_Required task_
Filter the records below down to lines containing "shown".

Records that describe objects:
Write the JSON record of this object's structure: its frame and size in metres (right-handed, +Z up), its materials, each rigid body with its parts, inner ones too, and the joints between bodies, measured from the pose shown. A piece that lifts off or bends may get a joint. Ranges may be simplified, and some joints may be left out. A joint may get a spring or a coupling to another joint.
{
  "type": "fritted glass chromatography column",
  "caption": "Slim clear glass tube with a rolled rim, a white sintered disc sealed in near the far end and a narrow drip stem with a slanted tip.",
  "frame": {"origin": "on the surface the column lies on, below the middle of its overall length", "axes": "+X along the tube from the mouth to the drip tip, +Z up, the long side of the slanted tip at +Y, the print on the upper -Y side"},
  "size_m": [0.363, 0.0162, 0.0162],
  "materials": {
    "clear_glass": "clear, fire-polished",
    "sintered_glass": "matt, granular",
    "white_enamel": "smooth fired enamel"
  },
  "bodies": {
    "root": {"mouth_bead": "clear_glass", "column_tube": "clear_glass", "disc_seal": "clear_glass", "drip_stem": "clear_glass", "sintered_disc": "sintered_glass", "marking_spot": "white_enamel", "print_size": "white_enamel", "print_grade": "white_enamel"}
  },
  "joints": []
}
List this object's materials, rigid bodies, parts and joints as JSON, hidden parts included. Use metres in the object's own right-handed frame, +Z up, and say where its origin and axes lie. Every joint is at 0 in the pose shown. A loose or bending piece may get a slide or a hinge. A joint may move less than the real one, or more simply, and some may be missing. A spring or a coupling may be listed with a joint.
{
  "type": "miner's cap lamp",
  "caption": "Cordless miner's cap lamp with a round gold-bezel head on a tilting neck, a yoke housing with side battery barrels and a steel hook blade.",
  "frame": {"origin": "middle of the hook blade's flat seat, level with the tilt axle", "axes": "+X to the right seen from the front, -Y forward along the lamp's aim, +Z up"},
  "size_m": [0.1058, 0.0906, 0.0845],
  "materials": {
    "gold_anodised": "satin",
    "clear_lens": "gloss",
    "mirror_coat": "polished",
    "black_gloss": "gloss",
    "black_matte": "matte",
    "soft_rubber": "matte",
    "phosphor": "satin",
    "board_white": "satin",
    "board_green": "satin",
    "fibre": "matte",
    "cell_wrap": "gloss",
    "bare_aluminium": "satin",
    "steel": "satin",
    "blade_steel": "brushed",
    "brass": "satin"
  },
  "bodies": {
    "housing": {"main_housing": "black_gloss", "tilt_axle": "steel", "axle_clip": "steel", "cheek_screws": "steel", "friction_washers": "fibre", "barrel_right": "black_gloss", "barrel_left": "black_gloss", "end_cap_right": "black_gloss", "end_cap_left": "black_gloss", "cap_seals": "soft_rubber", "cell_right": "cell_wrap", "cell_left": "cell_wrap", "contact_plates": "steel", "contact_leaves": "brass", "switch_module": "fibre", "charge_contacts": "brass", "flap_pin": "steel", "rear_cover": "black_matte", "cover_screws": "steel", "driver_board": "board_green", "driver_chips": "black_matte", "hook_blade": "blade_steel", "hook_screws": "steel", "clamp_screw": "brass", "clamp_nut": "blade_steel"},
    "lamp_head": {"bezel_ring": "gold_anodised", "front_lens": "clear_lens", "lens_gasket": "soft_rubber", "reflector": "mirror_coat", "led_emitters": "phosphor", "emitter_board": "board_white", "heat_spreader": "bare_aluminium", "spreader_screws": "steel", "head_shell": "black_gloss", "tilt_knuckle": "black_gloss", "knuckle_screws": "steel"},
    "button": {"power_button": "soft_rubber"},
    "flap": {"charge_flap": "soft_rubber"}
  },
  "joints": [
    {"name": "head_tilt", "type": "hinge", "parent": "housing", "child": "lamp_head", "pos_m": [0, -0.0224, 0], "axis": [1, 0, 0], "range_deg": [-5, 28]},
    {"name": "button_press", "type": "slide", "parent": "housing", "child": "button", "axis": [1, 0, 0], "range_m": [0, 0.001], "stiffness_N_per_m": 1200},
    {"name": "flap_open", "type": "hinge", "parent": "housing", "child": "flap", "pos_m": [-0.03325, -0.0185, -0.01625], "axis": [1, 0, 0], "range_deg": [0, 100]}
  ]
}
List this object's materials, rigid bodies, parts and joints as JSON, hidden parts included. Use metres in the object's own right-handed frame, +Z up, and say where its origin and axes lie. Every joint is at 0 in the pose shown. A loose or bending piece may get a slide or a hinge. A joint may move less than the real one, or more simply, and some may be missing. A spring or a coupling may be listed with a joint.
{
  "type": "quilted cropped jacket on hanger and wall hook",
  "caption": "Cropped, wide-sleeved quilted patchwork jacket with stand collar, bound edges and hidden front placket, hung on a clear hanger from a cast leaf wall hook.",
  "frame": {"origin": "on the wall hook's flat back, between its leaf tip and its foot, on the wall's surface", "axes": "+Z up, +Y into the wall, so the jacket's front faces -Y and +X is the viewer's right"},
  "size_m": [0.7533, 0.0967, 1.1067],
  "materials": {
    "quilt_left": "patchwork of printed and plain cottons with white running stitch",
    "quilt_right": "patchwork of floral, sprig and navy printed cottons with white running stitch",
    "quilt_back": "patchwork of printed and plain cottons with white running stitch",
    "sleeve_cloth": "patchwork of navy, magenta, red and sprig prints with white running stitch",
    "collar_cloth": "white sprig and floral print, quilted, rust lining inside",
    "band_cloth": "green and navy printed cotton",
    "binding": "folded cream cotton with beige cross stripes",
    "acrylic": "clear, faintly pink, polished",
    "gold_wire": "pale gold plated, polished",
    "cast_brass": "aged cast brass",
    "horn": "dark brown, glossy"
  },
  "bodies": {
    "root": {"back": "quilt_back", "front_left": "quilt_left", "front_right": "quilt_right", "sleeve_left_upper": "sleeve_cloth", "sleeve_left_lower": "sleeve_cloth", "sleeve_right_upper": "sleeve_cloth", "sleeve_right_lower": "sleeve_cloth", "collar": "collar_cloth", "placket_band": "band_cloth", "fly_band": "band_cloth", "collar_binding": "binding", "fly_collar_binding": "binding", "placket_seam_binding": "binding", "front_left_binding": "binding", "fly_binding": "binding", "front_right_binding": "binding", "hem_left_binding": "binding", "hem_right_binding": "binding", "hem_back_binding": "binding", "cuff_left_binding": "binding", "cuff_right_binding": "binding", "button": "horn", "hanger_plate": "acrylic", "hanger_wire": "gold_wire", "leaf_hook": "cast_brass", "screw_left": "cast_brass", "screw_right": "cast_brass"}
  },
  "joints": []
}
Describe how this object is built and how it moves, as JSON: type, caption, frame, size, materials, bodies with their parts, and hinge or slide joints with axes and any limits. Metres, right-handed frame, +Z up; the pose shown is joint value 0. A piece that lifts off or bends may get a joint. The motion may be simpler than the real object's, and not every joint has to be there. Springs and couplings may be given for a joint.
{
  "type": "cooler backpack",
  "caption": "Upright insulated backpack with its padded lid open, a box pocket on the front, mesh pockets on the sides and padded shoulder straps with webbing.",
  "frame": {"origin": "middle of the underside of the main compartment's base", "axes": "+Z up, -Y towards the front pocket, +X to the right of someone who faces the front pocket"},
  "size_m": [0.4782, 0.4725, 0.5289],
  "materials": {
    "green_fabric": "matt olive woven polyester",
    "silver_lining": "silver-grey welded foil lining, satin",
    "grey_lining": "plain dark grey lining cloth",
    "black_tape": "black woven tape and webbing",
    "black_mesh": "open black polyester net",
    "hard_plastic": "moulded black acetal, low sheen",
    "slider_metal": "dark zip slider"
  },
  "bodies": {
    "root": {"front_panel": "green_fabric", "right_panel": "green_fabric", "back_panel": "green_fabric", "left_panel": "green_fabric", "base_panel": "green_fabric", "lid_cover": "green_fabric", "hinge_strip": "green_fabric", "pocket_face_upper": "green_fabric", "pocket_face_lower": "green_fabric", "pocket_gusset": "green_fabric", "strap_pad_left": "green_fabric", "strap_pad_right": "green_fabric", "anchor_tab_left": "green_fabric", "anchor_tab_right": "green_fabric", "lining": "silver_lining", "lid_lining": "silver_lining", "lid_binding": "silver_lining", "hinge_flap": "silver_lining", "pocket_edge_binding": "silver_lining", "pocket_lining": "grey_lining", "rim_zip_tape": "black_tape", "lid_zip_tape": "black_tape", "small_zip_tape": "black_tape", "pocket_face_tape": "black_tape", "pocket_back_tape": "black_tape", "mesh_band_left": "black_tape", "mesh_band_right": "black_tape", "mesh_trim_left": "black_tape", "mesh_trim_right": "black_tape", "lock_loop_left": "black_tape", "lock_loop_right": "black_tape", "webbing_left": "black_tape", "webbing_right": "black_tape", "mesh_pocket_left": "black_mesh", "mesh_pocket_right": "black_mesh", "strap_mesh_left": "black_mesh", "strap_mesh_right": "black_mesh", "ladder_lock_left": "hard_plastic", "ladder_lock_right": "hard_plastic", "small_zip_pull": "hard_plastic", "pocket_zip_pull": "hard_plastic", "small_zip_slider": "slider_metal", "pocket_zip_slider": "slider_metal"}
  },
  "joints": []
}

_Written reply_
Write the JSON record of this object's structure: its frame and size in metres (right-handed, +Z up), its materials, each rigid body with its parts, inner ones too, and the joints between bodies, measured from the pose shown. A piece that lifts off or bends may get a joint. Ranges may be simplified, and some joints may be left out. A joint may get a spring or a coupling to another joint.
List this object's materials, rigid bodies, parts and joints as JSON, hidden parts included. Use metres in the object's own right-handed frame, +Z up, and say where its origin and axes lie. Every joint is at 0 in the pose shown. A loose or bending piece may get a slide or a hinge. A joint may move less than the real one, or more simply, and some may be missing. A spring or a coupling may be listed with a joint.
List this object's materials, rigid bodies, parts and joints as JSON, hidden parts included. Use metres in the object's own right-handed frame, +Z up, and say where its origin and axes lie. Every joint is at 0 in the pose shown. A loose or bending piece may get a slide or a hinge. A joint may move less than the real one, or more simply, and some may be missing. A spring or a coupling may be listed with a joint.
Describe how this object is built and how it moves, as JSON: type, caption, frame, size, materials, bodies with their parts, and hinge or slide joints with axes and any limits. Metres, right-handed frame, +Z up; the pose shown is joint value 0. A piece that lifts off or bends may get a joint. The motion may be simpler than the real object's, and not every joint has to be there. Springs and couplings may be given for a joint.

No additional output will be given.